Why does Jack leave Ralph's group in Chapter 8?

Jack leaves Ralph's group after suffering a public humiliation. Following the boys' terrifying encounter with what they believe is the beast on the mountaintop, Jack calls an assembly and demands a vote to remove Ralph as chief. When not a single boy raises his hand to support Jack's motion, he is deeply embarrassed. Rather than accept this rejection, Jack announces that he is leaving the group and invites anyone who wants to hunt and have fun to follow him. He walks away into the jungle, crying with a mixture of rage and shame. This moment marks the permanent split between Ralph's democratic faction and Jack's authoritarian, violence-driven tribe.

What is the 'gift for the darkness' in Chapter 8?

The "gift for the darkness" is the severed head of a sow that Jack and his hunters mount on a sharpened stick as an offering to the beast. After brutally killing a nursing sow in the jungle, Jack orders the head placed on a stake driven into the ground in a forest clearing.
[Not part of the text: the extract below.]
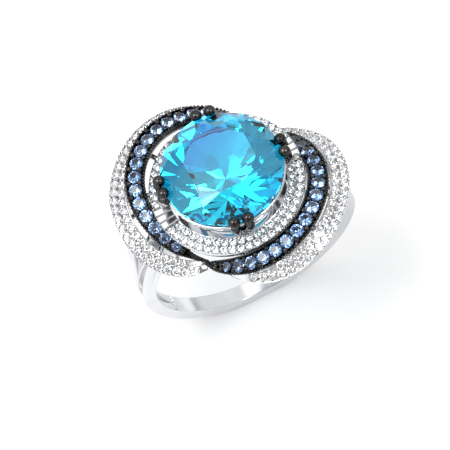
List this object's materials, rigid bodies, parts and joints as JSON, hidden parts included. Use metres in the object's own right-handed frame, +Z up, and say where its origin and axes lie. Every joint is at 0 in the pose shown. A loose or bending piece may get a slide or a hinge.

This offering represents the hunters' attempt to appease the beast they fear, functioning as a kind of primitive sacrifice. Symbolically, the gift represents the boys' surrender to savagery and superstition. The head becomes the Lord of the Flies (a translation of the Hebrew word Beelzebub, a name for the devil), attracting swarms of flies and serving as the novel's most powerful symbol of the evil that resides within humanity.
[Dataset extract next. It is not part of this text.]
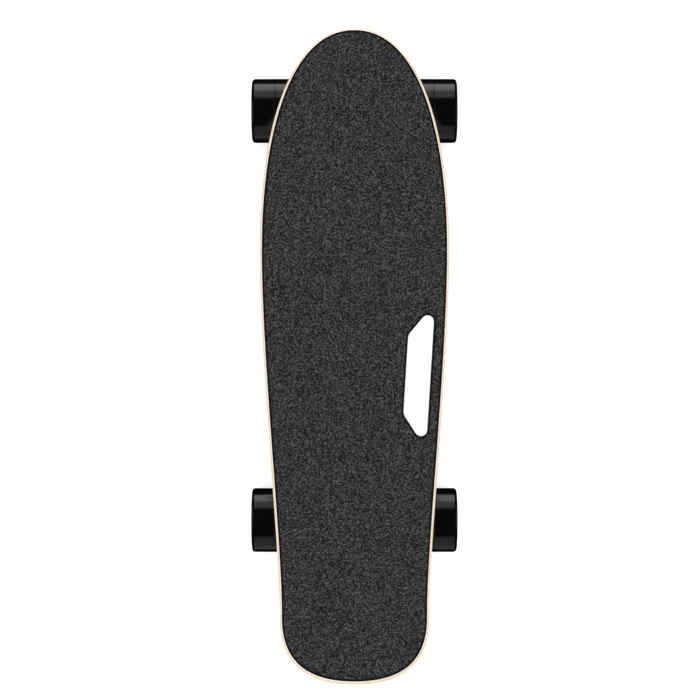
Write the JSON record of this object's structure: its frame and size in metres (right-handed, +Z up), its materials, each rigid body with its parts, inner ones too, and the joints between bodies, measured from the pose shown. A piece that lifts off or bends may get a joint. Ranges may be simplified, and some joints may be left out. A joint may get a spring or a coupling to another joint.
{
  "type": "electric skateboard",
  "caption": "Short electric skateboard with kick tail, grip tape, slanted carry handle, sprung steering trucks, rolling wheels, hub motor and under-deck power pack.",
  "frame": {"origin": "on the ground under the middle of the deck, where the box's bottom face has its centre", "axes": "+Y to the nose, along the deck; +Z up; +X to the side with the carry handle and the hub motor"},
  "size_m": [0.224, 0.7004, 0.1304],
  "materials": {
    "maple": "clear lacquered maple, pale edge",
    "grip": "black abrasive grit",
    "urethane": "smooth glossy urethane",
    "black_casting": "black powder coat on cast alloy",
    "plated_steel": "zinc plated",
    "black_steel": "black oxide",
    "moulded_nylon": "fine moulded texture",
    "tray": "fine spark-eroded texture",
    "bushing": "translucent urethane",
    "seal": "matte black rubber",
    "bare_alloy": "satin anodised",
    "winding": "enamelled copper wire",
    "battery_wrap": "blue shrink wrap",
    "gauge_lens": "smoked lens"
  },
  "bodies": {
    "deck": {"deck": "maple", "grip_tape": "grip", "enclosure_tray": "tray", "enclosure_gasket": "seal", "battery_pack": "battery_wrap", "motor_controller": "bare_alloy", "power_button_bezel": "bare_alloy", "charge_port": "moulded_nylon", "battery_gauge": "gauge_lens", "motor_cable": "seal", "front_riser_pad": "seal", "front_baseplate": "black_casting", "front_kingpin": "plated_steel", "front_kingpin_nut": "plated_steel", "front_road_washer": "plated_steel", "front_road_bushing": "bushing", "front_board_bushing": "bushing", "front_pivot_cup": "seal", "front_truck_bolt_1": "black_steel", "front_truck_bolt_2": "black_steel", "front_truck_bolt_3": "black_steel", "front_truck_bolt_4": "black_steel", "rear_riser_pad": "seal", "rear_baseplate": "black_casting", "rear_kingpin": "plated_steel", "rear_kingpin_nut": "plated_steel", "rear_road_washer": "plated_steel", "rear_road_bushing": "bushing", "rear_board_bushing": "bushing", "rear_pivot_cup": "seal", "rear_truck_bolt_1": "black_steel", "rear_truck_bolt_2": "black_steel", "rear_truck_bolt_3": "black_steel", "rear_truck_bolt_4": "black_steel"},
    "front_hanger": {"front_hanger": "black_casting", "front_axle": "plated_steel", "front_left_wheel_axle_nut": "plated_steel", "front_right_wheel_axle_nut": "plated_steel"},
    "rear_hanger": {"rear_hanger": "black_casting", "rear_axle": "plated_steel", "rear_left_wheel_axle_nut": "plated_steel", "motor_shaft": "plated_steel", "motor_stator": "winding"},
    "front_left_wheel": {"front_left_wheel_tyre": "urethane", "front_left_wheel_core": "moulded_nylon", "front_left_wheel_inner_bearing": "plated_steel", "front_left_wheel_outer_bearing": "plated_steel"},
    "front_right_wheel": {"front_right_wheel_tyre": "urethane", "front_right_wheel_core": "moulded_nylon", "front_right_wheel_inner_bearing": "plated_steel", "front_right_wheel_outer_bearing": "plated_steel"},
    "rear_left_wheel": {"rear_left_wheel_tyre": "urethane", "rear_left_wheel_core": "moulded_nylon", "rear_left_wheel_inner_bearing": "plated_steel", "rear_left_wheel_outer_bearing": "plated_steel"},
    "rear_motor_wheel": {"motor_tyre": "urethane", "motor_can": "black_casting", "motor_cover": "black_casting"},
    "power_button": {"power_button": "moulded_nylon"},
    "charge_port_cap": {"charge_port_cap": "seal"}
  },
  "joints": [
    {"name": "front_truck_steer", "type": "hinge", "parent": "deck", "child": "front_hanger", "pos_m": [0, 0.23651, 0.04801], "axis": [0, 0.8746, 0.4848], "range_deg": [-12, 12], "stiffness_Nm_per_rad": 45, "deforming": ["front_board_bushing", "front_road_bushing"]},
    {"name": "rear_truck_steer", "type": "hinge", "parent": "deck", "child": "rear_hanger", "pos_m": [0, -0.15051, 0.04801], "axis": [0, -0.8746, 0.4848], "range_deg": [-12, 12], "stiffness_Nm_per_rad": 45, "deforming": ["rear_board_bushing", "rear_road_bushing", "motor_cable"]},
    {"name": "front_left_wheel_spin", "type": "hinge", "parent": "front_hanger", "child": "front_left_wheel", "pos_m": [-0.0865, 0.2675, 0.035], "axis": [1, 0, 0], "continuous": true},
    {"name": "front_right_wheel_spin", "type": "hinge", "parent": "front_hanger", "child": "front_right_wheel", "pos_m": [0.0865, 0.2675, 0.035], "axis": [1, 0, 0], "continuous": true},
    {"name": "rear_left_wheel_spin", "type": "hinge", "parent": "rear_hanger", "child": "rear_left_wheel", "pos_m": [-0.0865, -0.1815, 0.035], "axis": [1, 0, 0], "continuous": true},
    {"name": "rear_motor_wheel_spin", "type": "hinge", "parent": "rear_hanger", "child": "rear_motor_wheel", "pos_m": [0.0865, -0.1815, 0.035], "axis": [1, 0, 0], "continuous": true},
    {"name": "power_button_press", "type": "slide", "parent": "deck", "child": "power_button", "axis": [1, 0, 0], "range_m": [0, 0.0012], "stiffness_N_per_m": 400},
    {"name": "charge_port_cap_swing", "type": "hinge", "parent": "deck", "child": "charge_port_cap", "pos_m": [-0.04475, -0.068, 0.07526], "axis": [0, 0, -1], "range_deg": [0, 100]}
  ]
}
How does the killing of the sow in Chapter 8 differ from previous hunts?

The killing of the sow in Chapter 8 is far more disturbing and symbolically charged than any previous hunt. Unlike earlier hunts driven by the practical need for food, this killing targets a nursing mother pig who is peacefully feeding her piglets in a state of "maternal bliss." The violence is described with graphic, almost ritualistic intensity, with overtones of sexual assault as the boys descend upon the helpless animal. Jack himself delivers the killing blow. The hunters then deliberately sever the head and mount it on a stake as a sacrifice, transforming a hunt into a ceremonial act of barbarism. This scene marks the hunters' complete transition from civilized boys seeking sustenance to savage participants in ritualized violence.

What is the significance of Simon's character in Chapter 8?

Simon functions as the novel's spiritual and prophetic figure in Chapter 8. While the other boys either cling to rational denial (like Ralph and Piggy) or surrender to primal fear (like Jack's hunters), Simon alone retreats into solitude and confronts the truth directly. His encounter with the Lord of the Flies reveals that he is the only character capable of understanding that the beast is not an external creature but the inherent evil within the boys themselves. Many literary critics interpret Simon as a Christ figure, and his confrontation with the pig's head parallels Jesus' temptation by Satan in the wilderness. The Lord of the Flies' threat foreshadows Simon's martyrdom in the following chapter, when he is killed by the very darkness he tried to expose.

What happens to Ralph's leadership in Chapter 8?

Ralph's leadership reaches a crisis point in Chapter 8. Although he survives Jack's formal challenge—no boy votes to remove him as chief—his authority steadily erodes throughout the chapter. After Jack's departure, the boys begin slipping away one by one to join Jack's camp, drawn by the promise of hunting, feasting, and protection from the beast. Ralph is left with only Piggy, Simon, Samneric (Sam and Eric), and a handful of littluns. He struggles to maintain focus on the signal fire and rescue, but grows increasingly confused and demoralized. Piggy's suggestion to build the fire on the beach rather than the mountain represents a pragmatic retreat, as even basic survival strategies must be scaled back. The chapter illustrates how fear and primal desires prove more powerful than Ralph's appeals to reason and long-term thinking.